◆ EXERCISE TASK: Begin at the first line and end at the line containing "# its neighbour, so". Extract exactly those lines.

⟨

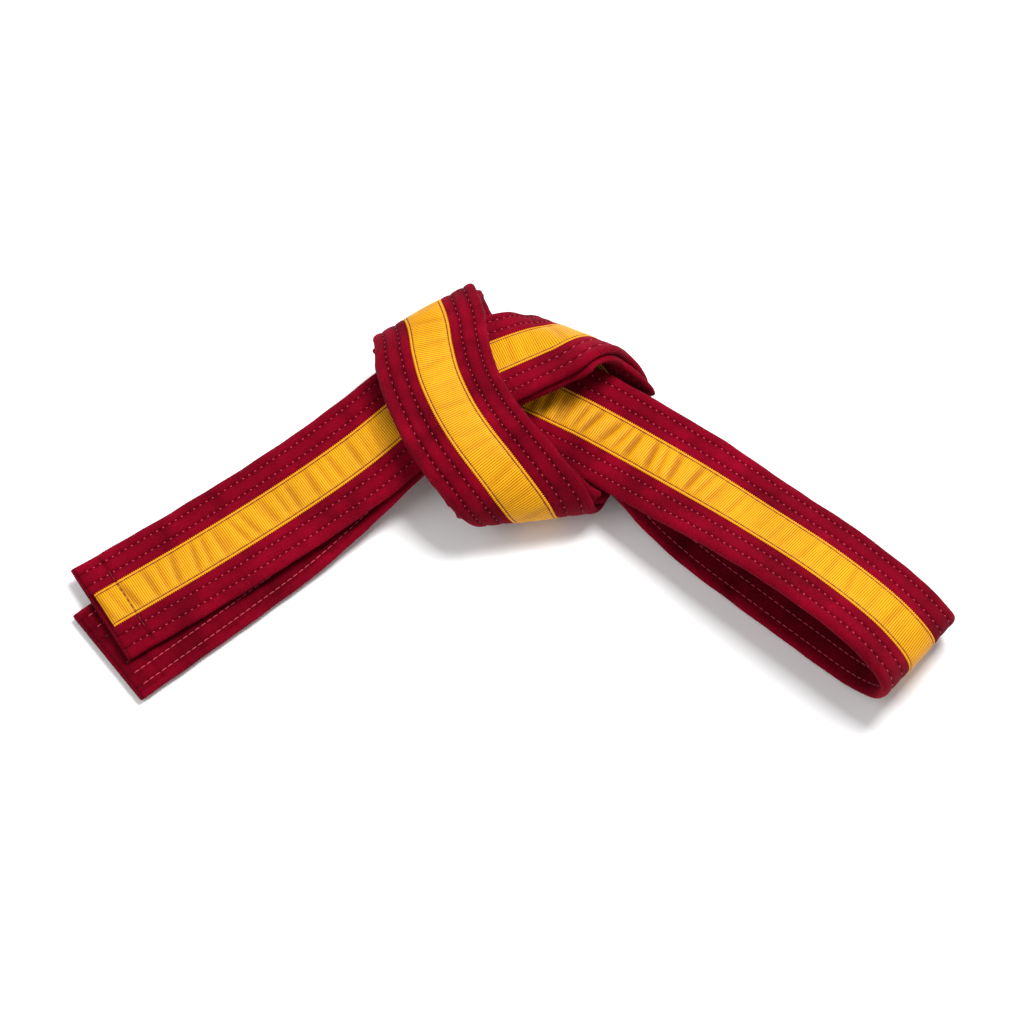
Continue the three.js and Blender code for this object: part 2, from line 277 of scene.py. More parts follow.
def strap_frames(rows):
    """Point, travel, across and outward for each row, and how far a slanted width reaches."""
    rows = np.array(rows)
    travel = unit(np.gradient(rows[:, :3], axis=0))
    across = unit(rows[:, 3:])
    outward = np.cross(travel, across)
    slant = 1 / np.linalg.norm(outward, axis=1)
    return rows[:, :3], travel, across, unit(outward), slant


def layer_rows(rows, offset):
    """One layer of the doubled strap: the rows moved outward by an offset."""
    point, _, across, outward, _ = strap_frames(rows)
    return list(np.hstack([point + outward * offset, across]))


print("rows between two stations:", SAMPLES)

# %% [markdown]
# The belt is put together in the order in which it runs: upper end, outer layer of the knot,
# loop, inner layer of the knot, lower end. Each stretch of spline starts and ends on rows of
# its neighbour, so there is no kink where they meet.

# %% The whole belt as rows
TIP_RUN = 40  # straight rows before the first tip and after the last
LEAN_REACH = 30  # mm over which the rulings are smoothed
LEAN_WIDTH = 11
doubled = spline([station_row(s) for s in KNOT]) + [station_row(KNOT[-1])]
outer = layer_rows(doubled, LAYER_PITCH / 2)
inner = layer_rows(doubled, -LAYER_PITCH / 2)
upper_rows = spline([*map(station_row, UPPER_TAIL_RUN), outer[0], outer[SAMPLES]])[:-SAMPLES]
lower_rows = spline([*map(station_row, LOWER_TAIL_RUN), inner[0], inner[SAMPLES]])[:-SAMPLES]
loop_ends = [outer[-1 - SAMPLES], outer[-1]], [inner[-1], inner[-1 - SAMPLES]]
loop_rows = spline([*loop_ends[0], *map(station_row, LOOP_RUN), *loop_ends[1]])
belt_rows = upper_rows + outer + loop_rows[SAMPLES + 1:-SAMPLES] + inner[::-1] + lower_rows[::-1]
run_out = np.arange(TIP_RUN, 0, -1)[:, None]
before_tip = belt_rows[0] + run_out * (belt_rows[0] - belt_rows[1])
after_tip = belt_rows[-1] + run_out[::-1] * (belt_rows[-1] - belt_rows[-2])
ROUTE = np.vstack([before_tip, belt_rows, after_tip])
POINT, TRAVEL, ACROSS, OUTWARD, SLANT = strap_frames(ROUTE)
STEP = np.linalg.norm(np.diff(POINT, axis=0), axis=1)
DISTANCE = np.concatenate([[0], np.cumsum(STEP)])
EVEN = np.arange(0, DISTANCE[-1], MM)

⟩

◆ FULL OUTPUT:
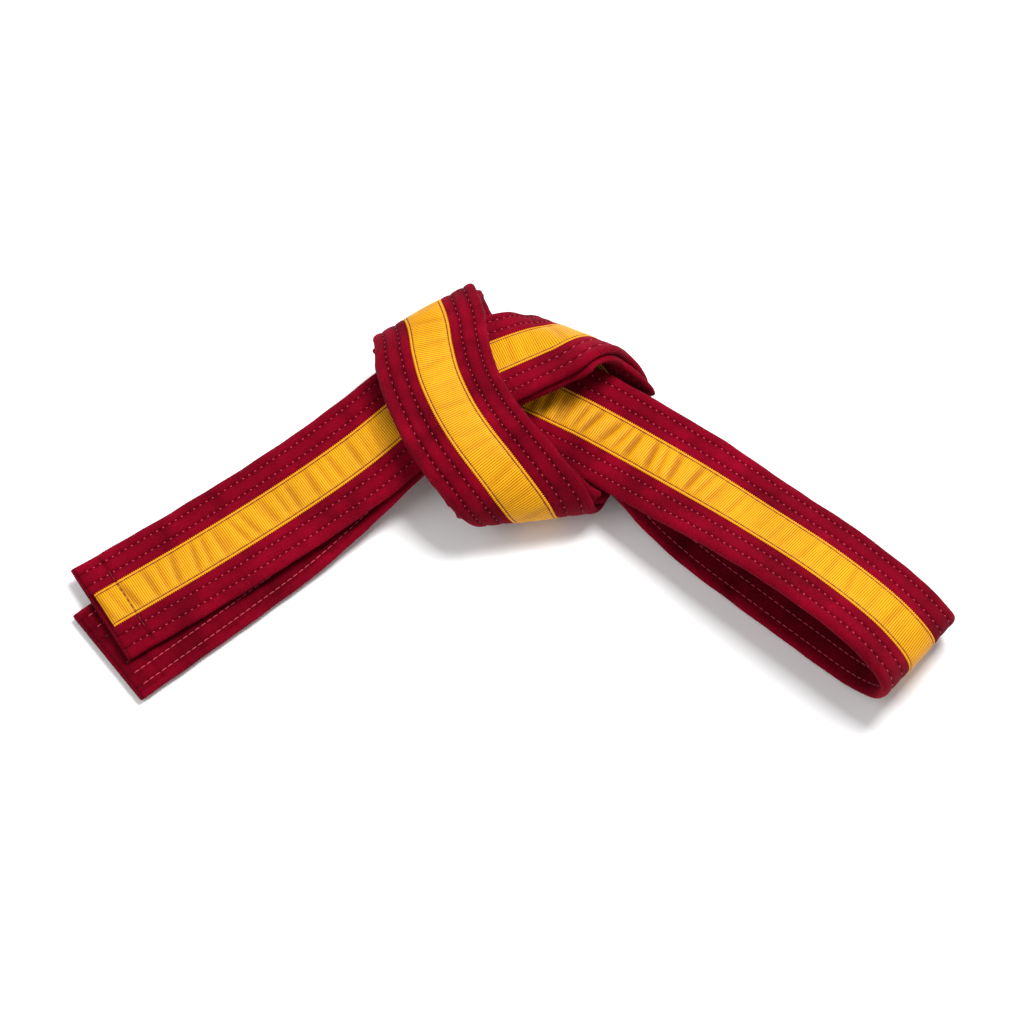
Continue the three.js and Blender code for this object: part 2, from line 277 of scene.py. More parts follow.
def strap_frames(rows):
    """Point, travel, across and outward for each row, and how far a slanted width reaches."""
    rows = np.array(rows)
    travel = unit(np.gradient(rows[:, :3], axis=0))
    across = unit(rows[:, 3:])
    outward = np.cross(travel, across)
    slant = 1 / np.linalg.norm(outward, axis=1)
    return rows[:, :3], travel, across, unit(outward), slant


def layer_rows(rows, offset):
    """One layer of the doubled strap: the rows moved outward by an offset."""
    point, _, across, outward, _ = strap_frames(rows)
    return list(np.hstack([point + outward * offset, across]))


print("rows between two stations:", SAMPLES)

# %% [markdown]
# The belt is put together in the order in which it runs: upper end, outer layer of the knot,
# loop, inner layer of the knot, lower end. Each stretch of spline starts and ends on rows of
# its neighbour, so there is no kink where they meet.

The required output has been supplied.